Der Gesetzentwurf unterstelle Frauen Leichtfertigkeit im Umgang mit einer Spätabtreibung, warf Christel Humme, familienpolitische Sprecherin der SPD, Singhammer vor. Die dreitägige Wartezeit sei "willkürlich". "Frauen setzen sich von Beginn der Schwangerschaft an mit dem Fall ,was passiert, wenn' auseinander, sie brauchen keine staatlich verordnete Frist." Abgesehen davon würden "80 Prozent der Abbrüche vorgenommen, weil das Kind nicht lebensfähig ist", sagte Humme. Sie unterstützt einen Antrag ( 16/11342), den bisher 142 Abgeordnete unterzeichnet haben. Darin fordern die Unterstützer, die Mutterschaftsrichtlinien so zu überarbeiten, dass auch "für die vom Gendiagnostikgesetz nicht erfassten pränatal-diagnostischen Untersuchungen" eine medizinische Beratungspflicht bestehe und auf eine psychosoziale Beratung hingewiesen werden müsse. Außerdem sollen die Schwangeren ein Recht darauf haben, die Untersuchungen abzulehnen.
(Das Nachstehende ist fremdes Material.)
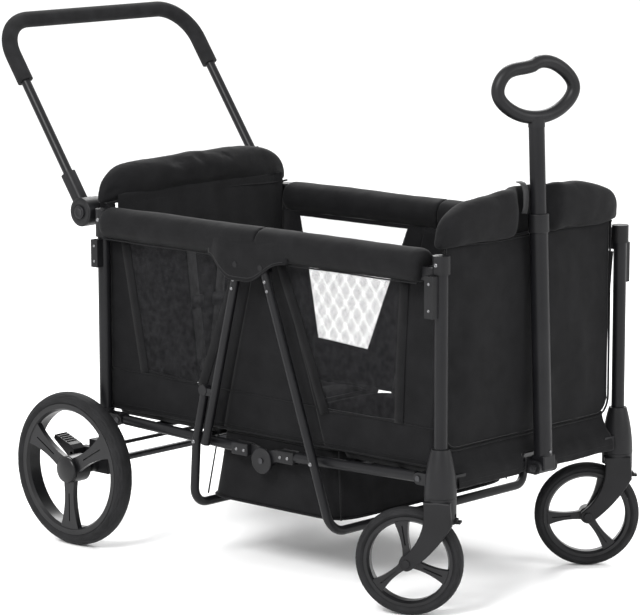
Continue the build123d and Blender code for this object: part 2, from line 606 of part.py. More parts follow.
keep_pair("top_rails_rear", top_rail(*END_PLATES["rear"]))
keep_pair("top_rails_front", front_half(top_rail(*END_PLATES["front"])))
keep_pair("top_pads_rear", top_pad(REAR_X + 17.5))
keep_pair("top_pads_front", front_half(top_pad(REAR_X + 36)))

# ---------------------------------------------------------------- leg hubs, legs and footwell bars
REAR_PIVOT = (MID_X - 43, TOP_MID_Z)
FRONT_PIVOT = (MID_X + 22, TOP_MID_Z)
REAR_LEG_FOOT = (MID_X - 133, 240.0)
FRONT_LEG_FOOT = (MID_X + FRONT_BAR_DX - 4, BAR_Z)
ARM_TOP = (MID_X - 135, 336.0)
LEG_BEND = 34.0

# plate hanging from the middle pivot of the top rails, with a riveted pin for each leg
hub_plate = [(MID_X - 52, 586), (MID_X - 50, 603), (MID_X + 30, 603), (MID_X + 32, 586)]
with BuildPart() as leg_hub:
    add(side_plate(hub_plate, 270.4, 274.9))
    add(across(MID_X, TOP_MID_Z, 253, 270.5, PIN_D / 2))
    for pivot in (REAR_PIVOT, FRONT_PIVOT):
        add(headed_pin(*pivot, 274.8, 292.7))
keep_pair("leg_hubs", leg_hub.part)


def beyond(start, stop, extra):
    """A point past start, on the line from stop through start."""
    length = math.hypot(start[0] - stop[0], start[1] - stop[1])
    share = extra / length
    return (start[0] + (start[0] - stop[0]) * share, start[1] + (start[1] - stop[1]) * share)


def leg_x(pivot, foot, z):
    """Where the centre line of a straight leg is, at that height."""
    return pivot[0] + (foot[0] - pivot[0]) * (pivot[1] - z) / (pivot[1] - foot[1])


def u_tube(points, radii):
    """A leg tube bent along points (x, z), given on the left side and repeated back on the right."""
    route = [(x, LEG_Y, z) for x, z in points] + [(x, -LEG_Y, z) for x, z in reversed(points)]
    with BuildPart() as body:
        with BuildLine() as line:
            FilletPolyline(*route, radius=radii)
        with BuildSketch(Plane(origin=route[0], z_dir=Vector(*route[1]) - Vector(*route[0]))):
            Circle(LEG_D / 2)
            Circle(LEG_D / 2 - WALL, mode=Mode.SUBTRACT)
        sweep(path=line.line)
    return body.part


rear_leg_top = beyond(REAR_PIVOT, REAR_LEG_FOOT, 9)
leg_ends = ((rear_leg_top[0], LEG_Y, rear_leg_top[1]), (REAR_LEG_FOOT[0], LEG_Y, REAR_LEG_FOOT[1]))
with BuildPart() as rear_leg:
    add(rod(*leg_ends, LEG_D, LEG_D - 3))
    add(across(*REAR_PIVOT, 270, 300, PIN_D / 2 + FIT), mode=Mode.SUBTRACT)
keep_pair("rear_legs", rear_leg.part)

with BuildPart() as front_legs:
    add(u_tube([beyond(FRONT_PIVOT, FRONT_LEG_FOOT, 9), FRONT_LEG_FOOT], [LEG_BEND] * 2))
    for y in (270, -300):
        add(across(*FRONT_PIVOT, y, y + 30, PIN_D / 2 + FIT), mode=Mode.SUBTRACT)
keep("front_legs", front_legs.part)

# rear footwell bar, hung from the rear legs by a moulded clip at each end
with BuildPart() as clip:
    add(across(ARM_TOP[0] + 2, ARM_TOP[1] + 9, 276, 292, 10.5))
    add(slab(ARM_TOP[0], ARM_TOP[0] + 24, 277, 291, ARM_TOP[1], ARM_TOP[1] + 14))
    add(rod(*leg_ends, LEG_D), mode=Mode.SUBTRACT)
clip_body = clip.part.solids().sort_by(SortBy.VOLUME)[-1]
with BuildPart() as rear_bar:
    add(u_tube([ARM_TOP, (MID_X - 157, 242), (MID_X - 165, BAR_Z)], [60, LEG_BEND, LEG_BEND, 60]))
    add(clip_body)
    add(mirror(clip_body, about=Plane.XZ))
keep("footwell_bar_rear", rear_bar.part)

# ---------------------------------------------------------------- fabric tub
# side fabric in three panels a side, parted along the legs
PART_GAP = 0.4                      # half the gap between neighbouring panels
rear_seam = [leg_x(REAR_PIVOT, REAR_LEG_FOOT, z) for z in (HEM_Z, WALL_TOP_Z)]
front_seam = [leg_x(FRONT_PIVOT, FRONT_LEG_FOOT, z) for z in (HEM_Z, WALL_TOP_Z)]


def side_panel(low_x, high_x):
    """A left fabric panel between the (hem, top) places of its two upright edges."""
    outline = [(low_x[0], HEM_Z), (low_x[1], WALL_TOP_Z), (high_x[1], WALL_TOP_Z), (high_x[0], HEM_Z)]
    return side_plate(outline, WALL_Y - SKIN, WALL_Y)


keep_pair("side_fabric_rear", side_panel([REAR_X + 14] * 2, [x - PART_GAP for x in rear_seam]))
keep_pair("side_fabric_centre", side_panel([x + PART_GAP for x in rear_seam],
                                           [x - PART_GAP for x in front_seam]))
with BuildPart() as front_side:
    add(side_panel([x + PART_GAP for x in front_seam], [FRONT_X - 14] * 2))
    add(slab(FRONT_X - 31, FRONT_X, 230, 260, 260, HOUSING_TOP_Z + 3), mode=Mode.SUBTRACT)
keep_pair("side_fabric_front", front_side.part)

with BuildPart() as footwell:
    add(side_plate([(MID_X - 152, BAG_TOP_Z), (MID_X - 175, BAG_BOTTOM_Z), (MID_X + 180, BAG_BOTTOM_Z),
                    (MID_X + 168, BAG_TOP_Z)], -244, 244))
    add(side_plate([(MID_X - 148.5, BAG_TOP_Z + 1), (MID_X - 171.3, BAG_BOTTOM_Z + SKIN),
                    (MID_X + 176.6, BAG_BOTTOM_Z + SKIN), (MID_X + 164.8, BAG_TOP_Z + 1)], -241, 241),
        mode=Mode.SUBTRACT)
keep("footwell_bag", footwell.part)

PANEL_TOP_Z = 668.0


def end_cap(x0, x1, z0, z_side, z_top, half_width):
    """Stuffed cap over the top of an end panel, arched across the wagon."""
    with BuildPart() as cap:
        with BuildSketch(Plane.YZ.offset(x0)):
            with BuildLine():
                Line((-half_width, z0), (half_width, z0))
                Line((half_width, z0), (half_width, z_side - 24))
                ThreePointArc((half_width, z_side - 24), (half_width - 7, z_side - 8),
                              (half_width - 24, z_side))
                ThreePointArc((half_width - 24, z_side), (0, z_top), (24 - half_width, z_side))
                ThreePointArc((24 - half_width, z_side), (7 - half_width, z_side - 8),
                              (-half_width, z_side - 24))
                Line((-half_width, z_side - 24), (-half_width, z0))
            make_face()
        extrude(amount=x1 - x0)
    return cap.part


keep("rear_panel", slab(REAR_X + 4.6, REAR_X + 16.6, -228, 228, 285, 672, 3))
keep("rear_cap", end_cap(REAR_X - 36, REAR_X + 16.6, 680, 738, 760, 264))
keep("front_panel", slab(FRONT_X - 21, FRONT_X - 9, -226, 226, 258, PANEL_TOP_Z, 3))

# the front cap bulges forward on both sides of the pull handle
with BuildPart() as front_cap:
    add(end_cap(FRONT_X - 28, FRONT_X + 20, 669.5, 748, 765, 260))
    add(slab(FRONT_X - 13, FRONT_X + 21, -28, 28, 660, 770), mode=Mode.SUBTRACT)
keep("front_cap", front_cap.part)

# ---------------------------------------------------------------- write the pieces
os.makedirs("parts", exist_ok=True)
for name, part in pieces.items():
    export_step(part, f"parts/{name}.step")
whole = Compound(children=[part for part in pieces.values()]).bounding_box()
print(f"{len(pieces)} pieces; X {whole.min.X:.2f} to {whole.max.X:.2f}, "
      f"Y {whole.min.Y:.2f} to {whole.max.Y:.2f}, Z {whole.min.Z:.2f} to {whole.max.Z:.2f}")
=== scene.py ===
"""Looks of the folding pull wagon: fabric, padding, webbing, tread and small hardware.

Places are given in millimetres by at(): x ahead of the rear posts, y to the wagon's left, z up.
"""

import json
import math

import bmesh
import bpy
import numpy as np
from mathutils import Matrix, Vector, noise


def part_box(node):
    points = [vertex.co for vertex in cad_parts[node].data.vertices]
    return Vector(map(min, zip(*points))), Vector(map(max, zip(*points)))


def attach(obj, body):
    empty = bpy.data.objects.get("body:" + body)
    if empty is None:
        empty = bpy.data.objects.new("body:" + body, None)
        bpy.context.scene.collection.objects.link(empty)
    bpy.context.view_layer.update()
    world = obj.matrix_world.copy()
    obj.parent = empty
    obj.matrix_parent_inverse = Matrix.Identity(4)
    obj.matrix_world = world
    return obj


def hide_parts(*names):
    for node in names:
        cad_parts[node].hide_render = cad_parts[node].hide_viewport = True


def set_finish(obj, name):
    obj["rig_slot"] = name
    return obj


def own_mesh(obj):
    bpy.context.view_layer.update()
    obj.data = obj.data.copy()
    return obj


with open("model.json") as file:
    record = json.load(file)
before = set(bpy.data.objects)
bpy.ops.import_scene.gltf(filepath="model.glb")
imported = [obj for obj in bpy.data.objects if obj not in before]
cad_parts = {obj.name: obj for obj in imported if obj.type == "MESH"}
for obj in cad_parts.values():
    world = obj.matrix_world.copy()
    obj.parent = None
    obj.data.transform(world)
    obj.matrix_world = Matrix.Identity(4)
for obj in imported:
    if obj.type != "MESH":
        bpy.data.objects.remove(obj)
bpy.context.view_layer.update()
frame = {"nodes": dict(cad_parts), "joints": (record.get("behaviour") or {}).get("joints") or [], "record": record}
bpy.context.scene.view_settings.view_transform = "Standard"

MM = 0.001
NET_PITCH = 0.0027
SIDES = {"left": 1, "right": -1}


def middle(node, axis):
    """Middle of a CAD node's box along one axis, in metres."""
    low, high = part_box(node)
    return (low[axis] + high[axis]) / 2


REAR_X = middle("rear_posts", 0)
FRONT_X = middle("front_posts", 0)
SPAN = (FRONT_X - REAR_X) / MM
MID = SPAN / 2
POST_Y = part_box("rear_posts")[1][1] / MM - 12.5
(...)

Das "Recht auf Nicht-Wissen" betonte auch Ina Lenke, familienpolitische Sprecherin der FDP-Fraktion. Sie warb für einen Gesetzentwurf ( 16/11330), dem sich bisher 37 FDP-Abgeordnete angeschlossen haben. Darin wird ebenfalls eine Verpflichtung des Arztes, die Schwangere zu beraten und auf psychosoziale Beratung zu verweisen, angestrebt. Im Gegensatz zu den Unterstützern des Unions-Antrages lehnen es die Unterzeichner aber ab, die Geldstrafe für Ärzte, die gegen die Regelungen verstoßen, anzuheben. Lenke wandte sich auch gegen eine Beratungspflicht für die Frau. "Wir haben Vertrauen in die medizinische Beratung des Arztes, in die psychologischen Beratungsstellen und in die Entscheidungskraft der Frau", begründete Lenke den Entwurf.
"Es geht um Wunschkinder und nicht um Misstrauen gegenüber Frauen", hob Katrin Göring-Eckardt (Bündnis 90/Die Grünen) hervor, die einen Gesetzentwurf von 46 Abgeordneten ( 16/11347) unterstützt. In dem Entwurf wird betont, dass die Beratung des Arztes nach einer Pränataldiagnostik ergebnisoffen erfolgen muss. Göring-Eckardt sagte, der Entwurf solle Ärzten Sicherheit in ihrem Handeln geben. Kerstin Griese (SPD), die denselben Antrag unterstützt, unterstrich ihre Intention, das Leben behinderter Menschen zu verbessern. "In Gesetzen kann man Werte und Normen festsetzen. Behindertes Leben ist erfülltes Leben", so Griese.
Kirsten Tackmann, frauenpolitische Sprecherin der Fraktion Die Linke, wandte sich gegen Gesetzesänderungen. Die vorliegenden Entwürfe stellten "Frauen und Ärzte unter Generalverdacht". Sie betonte das Recht der Frau auf Selbstbestimmung. In dem von ihr unterstützten Antrag fordern 49 Abgeordnete der Linksfraktion ( 16/11377) "untergesetzliche Regelungen", die das Selbstbestimmungsrecht fördern sollen. Schwangeren müsse das Angebot einer Beratung über Therapiemöglichkeiten für das Kind und das Leben mit behinderten Kindern gemacht werden, sofern eine Behinderung des Kindes diagnostiziert werde, heißt es unter anderem in dem Antrag. Die Gesetzentwürfe und Anträge wurden im Anschluss zur Beratung an den Ausschuss für Familie, Senioren, Frauen und Jugend überwiesen. Am 19. März will der Ausschuss eine öffentliche Anhörung zu diesem Thema abhalten.